Just a note, @oeway, think we could just test for io.IOBase then. Am guessing this is a 4-5 line change here. Namely check type, use it, protect against closing for user-provided files (as presumably users would want to handle closing).
Cross posting a related SO post and my answer there. https://stackoverflow.com/questions/74127357/how-to-create-and-return-a-zarr-file-from-xarray-dataset/74148410?noredirect=1#comment132344162_74148410
I wish I had seen this issue first 🤷. But in the end, I came up with a similar solution to @oeway.
Hey @jhamman thanks for pointing me to this issue, here from SO 👋
In the time between the update, I tried the following and it seems to do the trick:
import zarr
import tempfile
import os
mem_bytes = os.sysconf('SC_PAGE_SIZE') * os.sysconf('SC_PHYS_PAGES')

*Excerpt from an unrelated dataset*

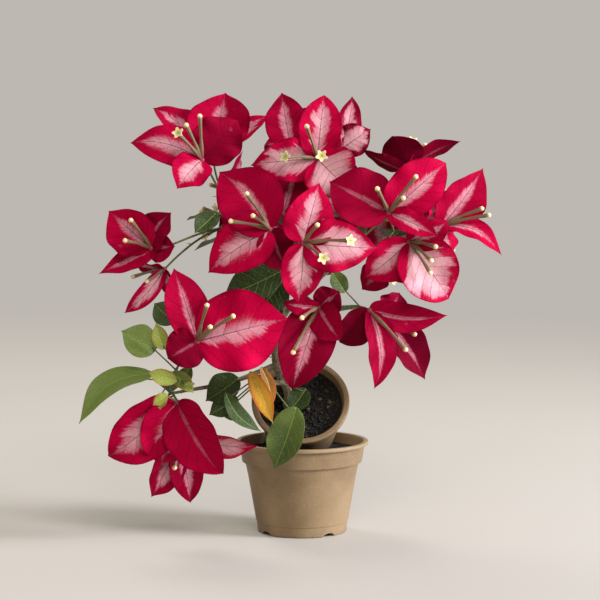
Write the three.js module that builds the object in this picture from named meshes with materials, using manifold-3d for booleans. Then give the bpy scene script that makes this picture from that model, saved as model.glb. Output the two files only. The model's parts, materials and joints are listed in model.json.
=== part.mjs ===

with tempfile.SpooledTemporaryFile(max_size= int((mem_bytes+1)), dir= TMP_PLACEHOLDER, suffix= 'zip') as f:
with tempfile.NamedTemporaryFile() as f2:
# where `data` is a xarray dataset
data.to_zarr(zarr.ZipStore(f2.name), mode='w')
return f2.read()
Although, I'm not 100% certain that this does not write to disk somewhere (I've had instances in the past where tempfile behaves in a weird manner and writes to disk in a place I did not expect), from my observations, it does not write to disk.
Note that max_size is set to be greater than all of the memory on machine. So it should never write to disk. The data sets I'm working with currently aren't large enough to test the bounds but I'd assume a try/except block would cover that scenario.